[Object modeling scripts]
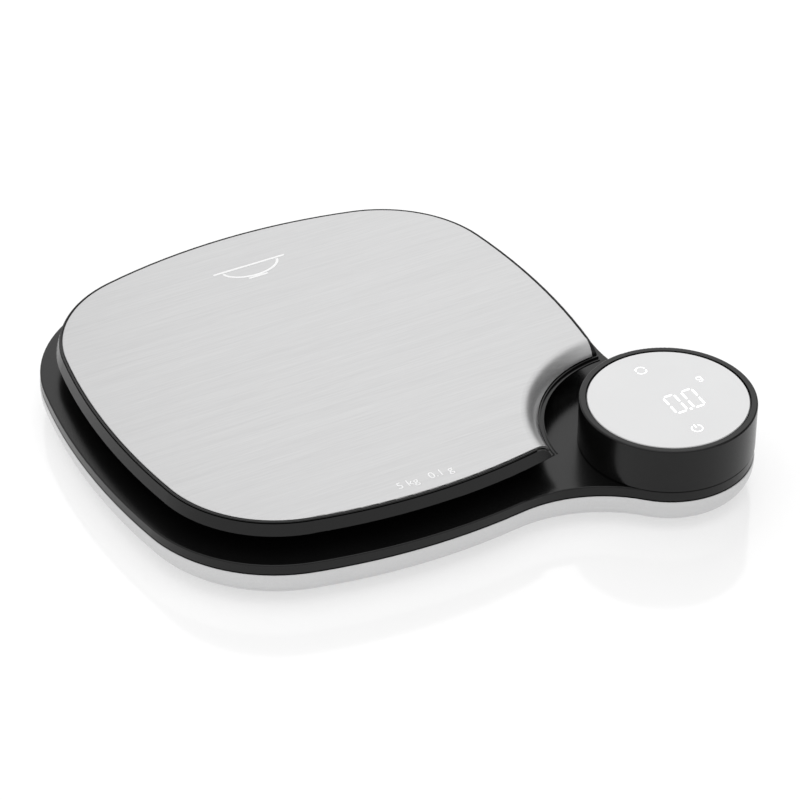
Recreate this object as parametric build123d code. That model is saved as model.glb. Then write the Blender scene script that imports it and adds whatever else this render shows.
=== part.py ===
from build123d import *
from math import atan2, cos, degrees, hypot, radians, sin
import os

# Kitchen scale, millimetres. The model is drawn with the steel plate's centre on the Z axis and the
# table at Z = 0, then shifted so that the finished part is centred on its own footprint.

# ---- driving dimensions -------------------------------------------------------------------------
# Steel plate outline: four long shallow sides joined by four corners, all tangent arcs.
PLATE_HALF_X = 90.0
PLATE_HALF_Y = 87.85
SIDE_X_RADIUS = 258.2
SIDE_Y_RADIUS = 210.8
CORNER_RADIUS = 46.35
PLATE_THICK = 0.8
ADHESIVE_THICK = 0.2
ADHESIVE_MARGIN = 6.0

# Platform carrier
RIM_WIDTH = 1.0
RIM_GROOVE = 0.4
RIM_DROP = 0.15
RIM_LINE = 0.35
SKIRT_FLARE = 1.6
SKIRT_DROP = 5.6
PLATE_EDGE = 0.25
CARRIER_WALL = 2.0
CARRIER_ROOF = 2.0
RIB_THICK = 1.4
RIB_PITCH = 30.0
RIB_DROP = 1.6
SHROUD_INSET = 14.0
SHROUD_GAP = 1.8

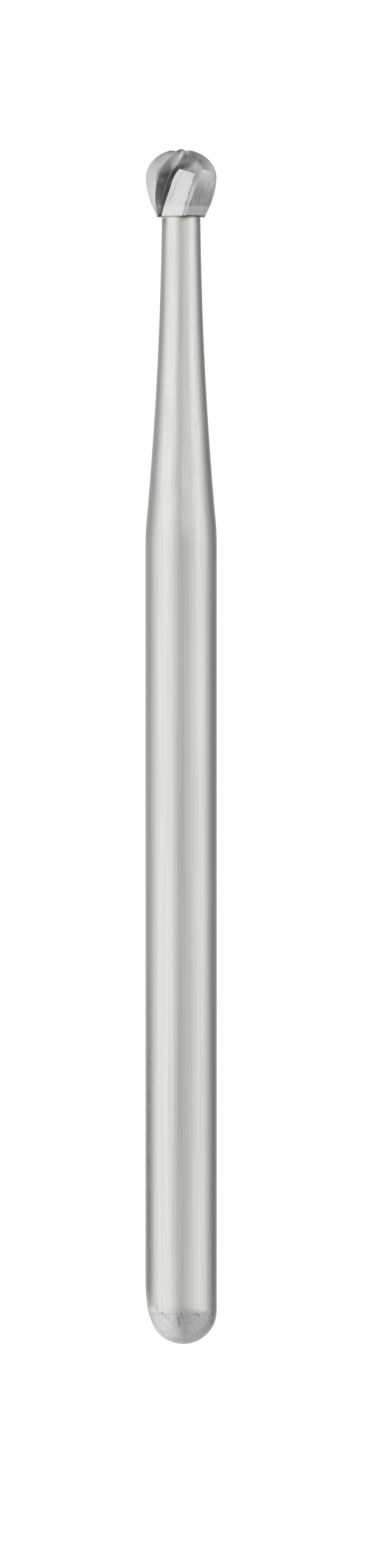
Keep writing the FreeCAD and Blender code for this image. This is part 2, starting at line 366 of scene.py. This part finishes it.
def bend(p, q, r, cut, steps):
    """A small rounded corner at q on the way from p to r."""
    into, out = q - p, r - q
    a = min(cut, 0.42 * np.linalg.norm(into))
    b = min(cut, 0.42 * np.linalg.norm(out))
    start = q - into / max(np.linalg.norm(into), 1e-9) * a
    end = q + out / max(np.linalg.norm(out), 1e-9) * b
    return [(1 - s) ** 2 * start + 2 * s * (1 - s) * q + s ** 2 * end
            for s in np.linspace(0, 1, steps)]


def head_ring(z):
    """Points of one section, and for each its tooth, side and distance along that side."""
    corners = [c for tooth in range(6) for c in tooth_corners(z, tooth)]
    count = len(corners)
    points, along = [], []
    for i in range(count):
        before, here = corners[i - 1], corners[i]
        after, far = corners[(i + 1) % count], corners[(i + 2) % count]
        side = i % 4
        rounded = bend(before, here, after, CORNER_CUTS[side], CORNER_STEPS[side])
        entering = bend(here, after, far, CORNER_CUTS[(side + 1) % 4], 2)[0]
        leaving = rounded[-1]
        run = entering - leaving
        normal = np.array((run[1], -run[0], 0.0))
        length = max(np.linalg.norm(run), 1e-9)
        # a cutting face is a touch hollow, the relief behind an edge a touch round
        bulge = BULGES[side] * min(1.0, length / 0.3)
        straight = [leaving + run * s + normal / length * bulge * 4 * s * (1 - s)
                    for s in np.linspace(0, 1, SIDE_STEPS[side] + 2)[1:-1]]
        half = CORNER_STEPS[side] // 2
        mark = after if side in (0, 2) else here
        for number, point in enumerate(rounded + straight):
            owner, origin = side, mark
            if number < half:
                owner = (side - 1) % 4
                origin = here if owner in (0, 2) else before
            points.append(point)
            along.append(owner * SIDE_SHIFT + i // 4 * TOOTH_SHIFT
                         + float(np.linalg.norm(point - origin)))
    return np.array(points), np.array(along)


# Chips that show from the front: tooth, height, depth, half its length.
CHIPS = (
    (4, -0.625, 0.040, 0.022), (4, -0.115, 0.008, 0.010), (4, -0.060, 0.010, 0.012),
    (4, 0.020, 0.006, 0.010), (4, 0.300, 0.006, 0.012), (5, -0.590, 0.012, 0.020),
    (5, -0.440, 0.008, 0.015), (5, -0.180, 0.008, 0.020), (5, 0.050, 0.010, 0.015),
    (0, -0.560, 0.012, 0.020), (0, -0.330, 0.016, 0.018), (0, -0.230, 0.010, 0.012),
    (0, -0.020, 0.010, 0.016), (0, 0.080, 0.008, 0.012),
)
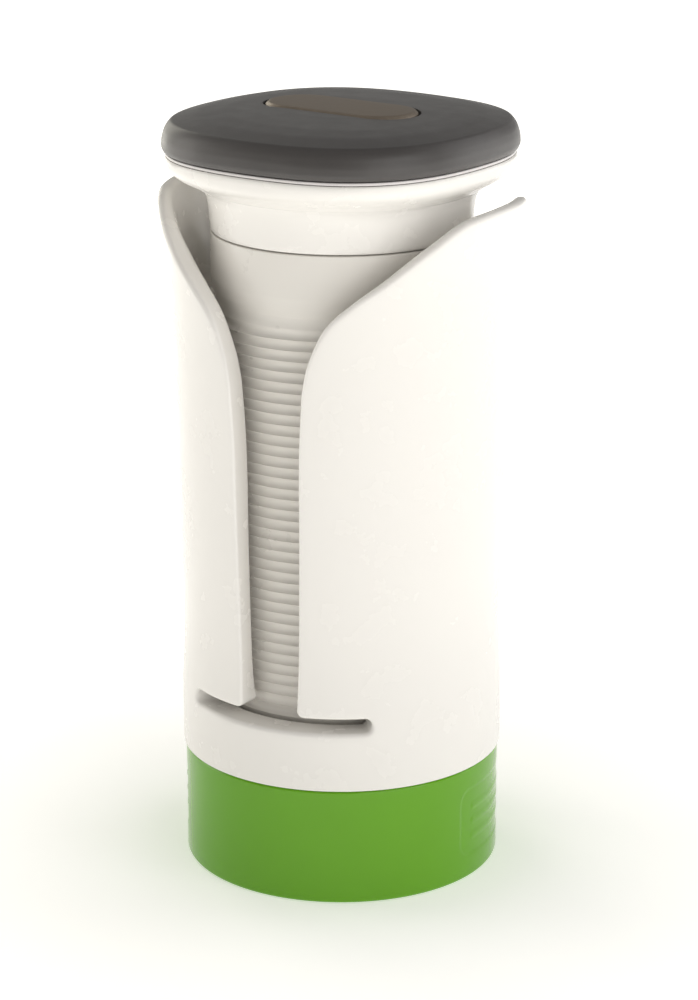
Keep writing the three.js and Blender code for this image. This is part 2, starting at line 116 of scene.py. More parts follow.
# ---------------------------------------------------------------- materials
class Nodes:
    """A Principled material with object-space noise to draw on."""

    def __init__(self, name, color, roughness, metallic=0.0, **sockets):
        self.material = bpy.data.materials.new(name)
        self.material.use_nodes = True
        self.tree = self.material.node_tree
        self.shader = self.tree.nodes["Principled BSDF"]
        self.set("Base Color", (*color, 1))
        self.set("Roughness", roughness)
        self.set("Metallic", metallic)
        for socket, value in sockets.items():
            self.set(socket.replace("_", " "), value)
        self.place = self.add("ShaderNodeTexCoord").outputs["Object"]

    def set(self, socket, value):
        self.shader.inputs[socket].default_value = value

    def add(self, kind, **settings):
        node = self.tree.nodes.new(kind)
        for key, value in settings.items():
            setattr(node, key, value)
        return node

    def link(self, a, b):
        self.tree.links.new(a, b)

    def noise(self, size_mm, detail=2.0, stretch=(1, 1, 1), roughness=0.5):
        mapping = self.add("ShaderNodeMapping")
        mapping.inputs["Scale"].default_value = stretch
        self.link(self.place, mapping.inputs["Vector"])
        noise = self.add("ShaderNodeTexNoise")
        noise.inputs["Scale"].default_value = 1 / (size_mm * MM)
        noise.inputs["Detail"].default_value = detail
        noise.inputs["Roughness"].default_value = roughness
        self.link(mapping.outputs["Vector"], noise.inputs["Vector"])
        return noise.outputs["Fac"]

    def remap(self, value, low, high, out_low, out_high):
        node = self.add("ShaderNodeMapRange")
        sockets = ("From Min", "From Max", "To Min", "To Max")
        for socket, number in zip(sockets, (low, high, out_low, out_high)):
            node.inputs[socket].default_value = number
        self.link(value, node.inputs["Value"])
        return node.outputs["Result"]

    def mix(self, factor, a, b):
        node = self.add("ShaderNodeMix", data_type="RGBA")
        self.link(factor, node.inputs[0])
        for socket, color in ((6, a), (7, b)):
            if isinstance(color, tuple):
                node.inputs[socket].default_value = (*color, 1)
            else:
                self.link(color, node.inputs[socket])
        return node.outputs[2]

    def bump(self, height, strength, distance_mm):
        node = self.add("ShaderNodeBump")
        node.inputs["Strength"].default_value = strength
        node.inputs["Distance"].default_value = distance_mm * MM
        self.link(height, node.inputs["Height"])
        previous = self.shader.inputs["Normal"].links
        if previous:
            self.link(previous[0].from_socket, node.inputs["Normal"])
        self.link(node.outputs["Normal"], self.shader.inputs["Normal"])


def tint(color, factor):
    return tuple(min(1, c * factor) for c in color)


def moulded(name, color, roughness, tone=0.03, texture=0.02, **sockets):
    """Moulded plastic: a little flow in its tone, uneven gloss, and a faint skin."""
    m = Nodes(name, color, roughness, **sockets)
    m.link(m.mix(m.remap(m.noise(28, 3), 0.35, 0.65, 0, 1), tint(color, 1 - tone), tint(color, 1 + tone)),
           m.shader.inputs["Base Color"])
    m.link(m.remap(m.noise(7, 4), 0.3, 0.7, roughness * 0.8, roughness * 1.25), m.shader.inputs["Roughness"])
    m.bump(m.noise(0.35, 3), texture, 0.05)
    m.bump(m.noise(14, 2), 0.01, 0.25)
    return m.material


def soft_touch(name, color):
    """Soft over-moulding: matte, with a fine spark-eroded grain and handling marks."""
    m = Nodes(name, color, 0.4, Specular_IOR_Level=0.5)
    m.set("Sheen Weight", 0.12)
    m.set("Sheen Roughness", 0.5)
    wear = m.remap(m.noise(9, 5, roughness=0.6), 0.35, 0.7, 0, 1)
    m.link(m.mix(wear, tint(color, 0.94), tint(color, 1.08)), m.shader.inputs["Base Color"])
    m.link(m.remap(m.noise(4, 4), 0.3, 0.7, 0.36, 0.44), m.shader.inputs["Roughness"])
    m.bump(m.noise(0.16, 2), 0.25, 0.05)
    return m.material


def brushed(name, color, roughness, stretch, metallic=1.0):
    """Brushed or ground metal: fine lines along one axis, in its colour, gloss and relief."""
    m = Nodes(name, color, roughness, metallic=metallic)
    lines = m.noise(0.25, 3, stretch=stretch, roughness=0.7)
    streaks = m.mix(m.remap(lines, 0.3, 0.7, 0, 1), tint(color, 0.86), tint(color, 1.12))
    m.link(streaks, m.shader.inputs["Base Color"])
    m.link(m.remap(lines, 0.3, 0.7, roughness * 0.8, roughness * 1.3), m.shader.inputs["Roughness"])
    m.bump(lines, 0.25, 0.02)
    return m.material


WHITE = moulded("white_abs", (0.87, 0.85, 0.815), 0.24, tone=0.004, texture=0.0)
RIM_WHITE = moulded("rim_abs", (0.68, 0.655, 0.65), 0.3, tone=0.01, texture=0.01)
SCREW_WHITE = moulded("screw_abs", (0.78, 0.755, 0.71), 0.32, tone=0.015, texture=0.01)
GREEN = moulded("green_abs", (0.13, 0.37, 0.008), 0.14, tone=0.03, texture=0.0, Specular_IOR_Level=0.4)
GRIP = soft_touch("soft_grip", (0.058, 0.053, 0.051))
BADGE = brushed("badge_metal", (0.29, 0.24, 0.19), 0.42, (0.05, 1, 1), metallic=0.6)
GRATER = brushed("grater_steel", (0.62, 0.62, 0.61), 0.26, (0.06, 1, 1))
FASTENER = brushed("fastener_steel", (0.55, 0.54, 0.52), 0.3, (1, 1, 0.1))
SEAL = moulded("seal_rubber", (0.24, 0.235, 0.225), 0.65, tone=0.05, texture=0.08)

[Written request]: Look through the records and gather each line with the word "Blender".

[Problem solution]:
Recreate this object as parametric build123d code. That model is saved as model.glb. Then write the Blender scene script that imports it and adds whatever else this render shows.
Keep writing the FreeCAD and Blender code for this image. This is part 2, starting at line 366 of scene.py. This part finishes it.
Keep writing the three.js and Blender code for this image. This is part 2, starting at line 116 of scene.py. More parts follow.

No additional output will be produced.